Tra le fratture del gomito, il capitello radiale risulta interessato nel 20% dei casi.
La frattura del capitello radiale è generalmente causata da traumi indiretti, per caduta sull’arto superiore a mano iperestesa e gomito esteso.
Il dolore acuto può indurre una limitazione dell’articolarità e della forza.
Oltre alle radiografie standard, in alcuni casi possono essere utili proiezioni oblique per la migliore visualizzazione del capitello. La RMN è l’esame più sensibile per fare diagnosi. L’inizio del trattamento riabilitativo è fondamentale, con una mobilizzazione cauta ma precoce, per il rischio, molto frequente, di rigidità.
Le fratture scomposte vengono spesso trattate incruentemente con uno splint per due settimane, seguite da mobilizzazione solo in flesso-estensione. Successivamente, dopo controllo radiografico, viene effettuato il completamento della rieducazione. I risultati sono positivi nel 70% dei casi.
Frattura del capitello radiale – Interventi Chirurgici
Il trattamento della frattura del capitello radiale si diversifica per tipo di frattura.
Le fratture di tipo I sono le più semplici e vengono trattate con una breve immobilizzazione seguita da una cauta e precoce riabilitazione.
In caso di fratture di tipo II è indicato l’intervento chirurgico di riduzione e osteosintesi, nel quale i frammenti vengono ricomposti e uniti con piccole viti.
Nelle fratture del capitello radiale di tipo III viene sempre tentata la riduzione e l’osteosintesi con piccole viti o con l’ausilio di una placca metallica.
La sostituzione protesica invece è particolarmente indicata nel caso della frattura di tipo IV e cioè quando alla frattura si associa anche la lussazione.
Riabilitazione per frattura del capitello radiale
Tra le fratture di gomito, il capitello radiale risulta interessato nel 20% dei casi. La frattura del capitello radiale è generalmente causata da traumi indiretti per la caduta sull’arto superiore a mano iperestesa e gomito esteso, con avambraccio pronato.
La riabilitazione, i tempi di immobilizzazione o intervento e i tempi di recupero variano a seconda della sede e della tipologia di frattura (3 tipi), ma tutte hanno un protocollo terapeutico similare.

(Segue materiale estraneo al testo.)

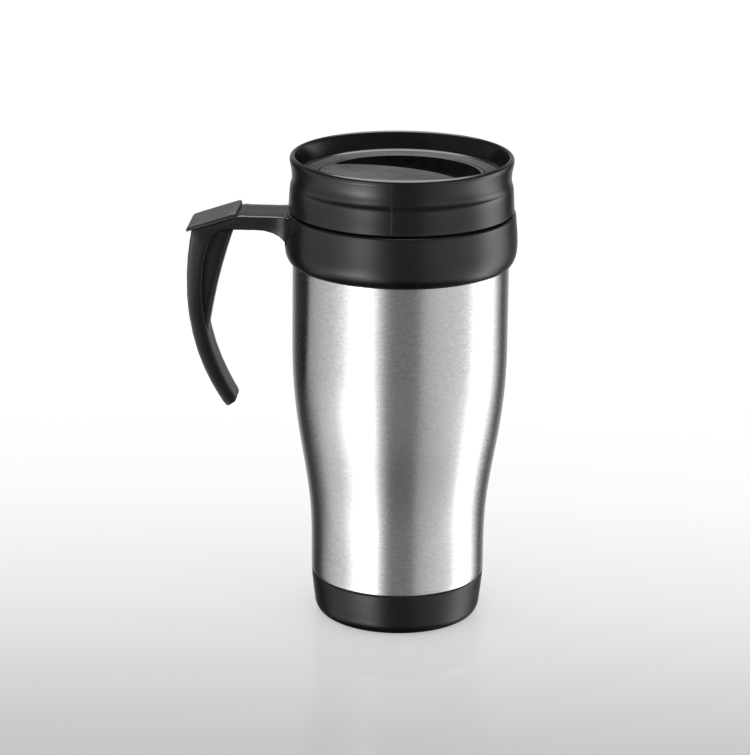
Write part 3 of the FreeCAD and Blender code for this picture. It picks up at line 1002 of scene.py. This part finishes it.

Nella prima fase del programma riabilitativo è fondamentale la mobilizzazione cauta ma precoce del gomito, onde evitare l’instaurarsi di rigidità articolari, all’inizio passiva in trazione poi progressivamente attiva attraverso stretching e automobilizzazioni. In questa prima fase si possono utilizzare a scopo antalgico terapie fisiche (laser, ionoforesi) e ghiaccio a bicchierino.
Raggiunta un’ottima mobilità articolare, si può procedere alla seconda fase del protocollo terapeutico incentrata sul recupero della forza di tutta la catena muscolare con esercizi di rinforzo dei prono/supinatori del polso, flesso/estensori dell’avambraccio, bicipite e tricipite, stabilizzatori di spalla con zavorre ed elastici sia in concentrica che in eccentrica.
L’ultima fase della riabilitazione si svolge in campo e ha come obiettivi la ripresa della coordinazione manuale, attraverso esercitazioni di lancio/presa con oggetti (training neuromotorio) e il recupero della gestualità tecnica con esercitazioni per allenare la modalità di caduta e l’ammortizzazione per la prevenzione del re-infortunio.